TASK TO CARRY OUT: Write out the full listing again, exactly as it stands.

DATA SEGMENT:
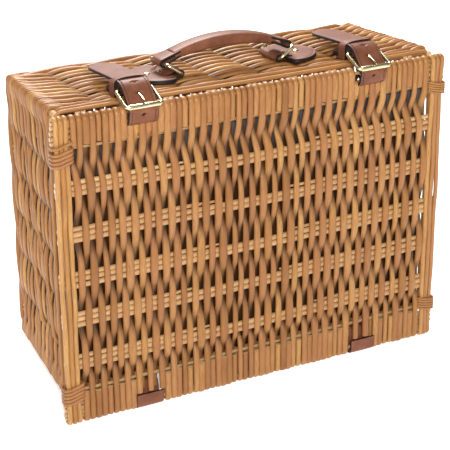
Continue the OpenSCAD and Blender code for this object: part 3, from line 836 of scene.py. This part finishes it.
def build_stakes():
    """Pairs of stakes in each wall, and a post in each corner."""
    rng = np.random.default_rng(31)
    for wall in WALLS:
        stakes = Bundle()
        full = wall_frame(wall, MOUTH_Y)[3]
        for distance in stakes_along(wall, MOUTH_Y):
            for pair in PAIR:
                path = []
                for y in samples(MOUTH_Y + 4, DEPTH - 4, 9.0):
                    (x0, z0), (dx, dz), _, length = wall_frame(wall, y)
                    s = distance - (full - length) / 2 + pair
                    path.append((x0 + dx * s, y, z0 + dz * s))
                stakes.rod(path, PAIR_R * rng.uniform(0.9, 1.05), (dx, 0, dz), rng.uniform(0, 1))
        stakes.make(wall + "_wall_stake_pairs", STICK, "willow_sticks", "basket", [wall + "_wall_stakes"])
    for level in ("front", "rear"):
        for side, across in (("left", -1), ("right", 1)):
            post = Bundle()
            ys = samples(MOUTH_Y + 1, DEPTH - 4, 9.0)
            z = front_z(ys) - WALL_CORE if level == "front" else rear_z(ys) + WALL_CORE
            post.rod(np.column_stack([across * (half_width(ys) - WALL_CORE), ys, z]), POST_R, X_DIR,
                     rng.uniform(0, 1), sides=12)
            post.make(f"corner_post_{level}_{side}", STICK, "willow_sticks", "basket",
                      [f"post_{level}_{side}"])


def frame_loop(y, count, corner):
    """Closed path round the body's outer faces at a depth, its normals, and the turn at each point."""
    half = half_width(y)
    loop = rounded_loop((-half, rear_z(y)), (half, front_z(y)), corner, count)
    tangent = unit(np.roll(loop, -1, 0) - np.roll(loop, 1, 0))
    normal = np.stack([tangent[:, 1], -tangent[:, 0]], 1)
    return loop, normal, np.linspace(0, TURN, count, endpoint=False)


def inset_path(loop, normal, inset, y):
    """The loop moved inwards, at the depths y."""
    flat = loop - normal * inset[:, None]
    return np.column_stack([flat[:, 0], y, flat[:, 1]])


def build_mouth():
    """Four rods laid round the mouth, each crossing its neighbours at a low slant."""
    rng = np.random.default_rng(37)
    border = Bundle()
    loop, normal, turn = frame_loop(MOUTH_Y + 6, 420, 12.0)
    for k in range(4):
        phase = k * math.pi / 2 + 0.8
        y = (MOUTH_Y + 3.6 + MOUTH_ROD_PITCH * k + 1.3 * np.sin(2 * turn + phase)
             + 0.5 * np.sin(5 * turn + 2 * phase))
        inset = 3.0 + 2.2 * (k % 2) - 0.8 * np.cos(3 * turn + phase)
        size = MOUTH_ROD_R + 0.2 * np.sin(turn * 2 + k)
        border.rod(inset_path(loop, normal, inset, y), size, Y_DIR, rng.uniform(0.4, 0.9), closed=True,
                   sides=10)
    border.make("mouth_border_rods", ROD, "willow", "basket", ["mouth_border"])


def build_base_border():
    """Three thick rods laid round each other along the edge of the base."""
    border = Bundle()
    loop, normal, turn = frame_loop(DEPTH, 460, 16.0)
    for k in range(3):
        angle = 7 * turn + k * TURN / 3
        inset = 7.0 + BASE_TWIST * np.cos(angle)
        path = inset_path(loop, normal, inset, DEPTH - 7.2 + BASE_TWIST * np.sin(angle))
        size = BASE_ROD_R + 0.2 * np.sin(3 * turn + k)
        border.rod(path, size, Y_DIR, 0.05 + 0.15 * k, flat=0.97, closed=True, sides=10)
    border.make("base_border_rods", ROD, "willow", "basket", ["base_border"])


def build_base():
    """The flat weave of the base, and the pairs of sticks in it."""
    rng = np.random.default_rng(41)
    half, low, high = half_width(DEPTH) - 7, rear_z(DEPTH) + 7, front_z(DEPTH) - 7
    middle = DEPTH - 8.0
    rows = list(np.linspace(low, high, 8)[1:-1])
    weave = Bundle()
    for i, x in enumerate(np.linspace(-half + 4, half - 4, int(2 * half / PITCH))):
        z = samples(low, high)
        wave = (1 if i % 2 else -1) * crossing_wave(z, [low, *rows, high])
        hold = ends_ease(z, low, high, 18)
        y = middle + 4.2 * bulge(wave, 0.75) * hold
        path_x = x + (1.4 * wave + wander(z, rng, 0.7, 150.0)) * hold
        weave.rod(np.column_stack([path_x, y, z]), rod_radius(len(z), rng), X_DIR, rng.uniform(0, 1),
                  flat=ROD_FLAT)
    weave.make("base_rods", ROD, "willow", "basket", ["base_weave"])
    sticks = Bundle()
    x = samples(-half, half, 8.0)
    for z in rows:
        for pair in PAIR:
            path = np.column_stack([x, np.full(len(x), middle), z + pair + wander(x, rng, 0.4, 200.0)])
            sticks.rod(path, PAIR_R, Y_DIR, rng.uniform(0.3, 1))
    sticks.make("base_stick_pairs", STICK, "willow_sticks", "basket", ["base_sticks"])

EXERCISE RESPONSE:
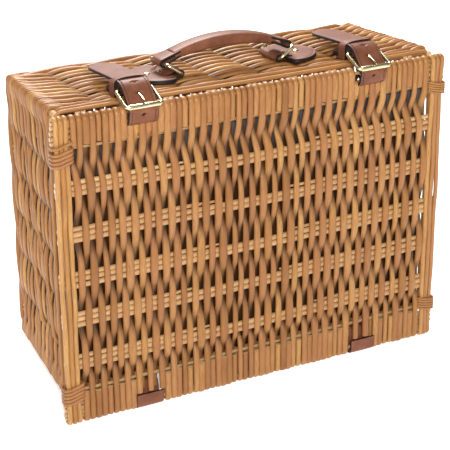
Continue the OpenSCAD and Blender code for this object: part 3, from line 836 of scene.py. This part finishes it.
def build_stakes():
    """Pairs of stakes in each wall, and a post in each corner."""
    rng = np.random.default_rng(31)
    for wall in WALLS:
        stakes = Bundle()
        full = wall_frame(wall, MOUTH_Y)[3]
        for distance in stakes_along(wall, MOUTH_Y):
            for pair in PAIR:
                path = []
                for y in samples(MOUTH_Y + 4, DEPTH - 4, 9.0):
                    (x0, z0), (dx, dz), _, length = wall_frame(wall, y)
                    s = distance - (full - length) / 2 + pair
                    path.append((x0 + dx * s, y, z0 + dz * s))
                stakes.rod(path, PAIR_R * rng.uniform(0.9, 1.05), (dx, 0, dz), rng.uniform(0, 1))
        stakes.make(wall + "_wall_stake_pairs", STICK, "willow_sticks", "basket", [wall + "_wall_stakes"])
    for level in ("front", "rear"):
        for side, across in (("left", -1), ("right", 1)):
            post = Bundle()
            ys = samples(MOUTH_Y + 1, DEPTH - 4, 9.0)
            z = front_z(ys) - WALL_CORE if level == "front" else rear_z(ys) + WALL_CORE
            post.rod(np.column_stack([across * (half_width(ys) - WALL_CORE), ys, z]), POST_R, X_DIR,
                     rng.uniform(0, 1), sides=12)
            post.make(f"corner_post_{level}_{side}", STICK, "willow_sticks", "basket",
                      [f"post_{level}_{side}"])


def frame_loop(y, count, corner):
    """Closed path round the body's outer faces at a depth, its normals, and the turn at each point."""
    half = half_width(y)
    loop = rounded_loop((-half, rear_z(y)), (half, front_z(y)), corner, count)
    tangent = unit(np.roll(loop, -1, 0) - np.roll(loop, 1, 0))
    normal = np.stack([tangent[:, 1], -tangent[:, 0]], 1)
    return loop, normal, np.linspace(0, TURN, count, endpoint=False)


def inset_path(loop, normal, inset, y):
    """The loop moved inwards, at the depths y."""
    flat = loop - normal * inset[:, None]
    return np.column_stack([flat[:, 0], y, flat[:, 1]])


def build_mouth():
    """Four rods laid round the mouth, each crossing its neighbours at a low slant."""
    rng = np.random.default_rng(37)
    border = Bundle()
    loop, normal, turn = frame_loop(MOUTH_Y + 6, 420, 12.0)
    for k in range(4):
        phase = k * math.pi / 2 + 0.8
        y = (MOUTH_Y + 3.6 + MOUTH_ROD_PITCH * k + 1.3 * np.sin(2 * turn + phase)
             + 0.5 * np.sin(5 * turn + 2 * phase))
        inset = 3.0 + 2.2 * (k % 2) - 0.8 * np.cos(3 * turn + phase)
        size = MOUTH_ROD_R + 0.2 * np.sin(turn * 2 + k)
        border.rod(inset_path(loop, normal, inset, y), size, Y_DIR, rng.uniform(0.4, 0.9), closed=True,
                   sides=10)
    border.make("mouth_border_rods", ROD, "willow", "basket", ["mouth_border"])


def build_base_border():
    """Three thick rods laid round each other along the edge of the base."""
    border = Bundle()
    loop, normal, turn = frame_loop(DEPTH, 460, 16.0)
    for k in range(3):
        angle = 7 * turn + k * TURN / 3
        inset = 7.0 + BASE_TWIST * np.cos(angle)
        path = inset_path(loop, normal, inset, DEPTH - 7.2 + BASE_TWIST * np.sin(angle))
        size = BASE_ROD_R + 0.2 * np.sin(3 * turn + k)
        border.rod(path, size, Y_DIR, 0.05 + 0.15 * k, flat=0.97, closed=True, sides=10)
    border.make("base_border_rods", ROD, "willow", "basket", ["base_border"])


def build_base():
    """The flat weave of the base, and the pairs of sticks in it."""
    rng = np.random.default_rng(41)
    half, low, high = half_width(DEPTH) - 7, rear_z(DEPTH) + 7, front_z(DEPTH) - 7
    middle = DEPTH - 8.0
    rows = list(np.linspace(low, high, 8)[1:-1])
    weave = Bundle()
    for i, x in enumerate(np.linspace(-half + 4, half - 4, int(2 * half / PITCH))):
        z = samples(low, high)
        wave = (1 if i % 2 else -1) * crossing_wave(z, [low, *rows, high])
        hold = ends_ease(z, low, high, 18)
        y = middle + 4.2 * bulge(wave, 0.75) * hold
        path_x = x + (1.4 * wave + wander(z, rng, 0.7, 150.0)) * hold
        weave.rod(np.column_stack([path_x, y, z]), rod_radius(len(z), rng), X_DIR, rng.uniform(0, 1),
                  flat=ROD_FLAT)
    weave.make("base_rods", ROD, "willow", "basket", ["base_weave"])
    sticks = Bundle()
    x = samples(-half, half, 8.0)
    for z in rows:
        for pair in PAIR:
            path = np.column_stack([x, np.full(len(x), middle), z + pair + wander(x, rng, 0.4, 200.0)])
            sticks.rod(path, PAIR_R, Y_DIR, rng.uniform(0.3, 1))
    sticks.make("base_stick_pairs", STICK, "willow_sticks", "basket", ["base_sticks"])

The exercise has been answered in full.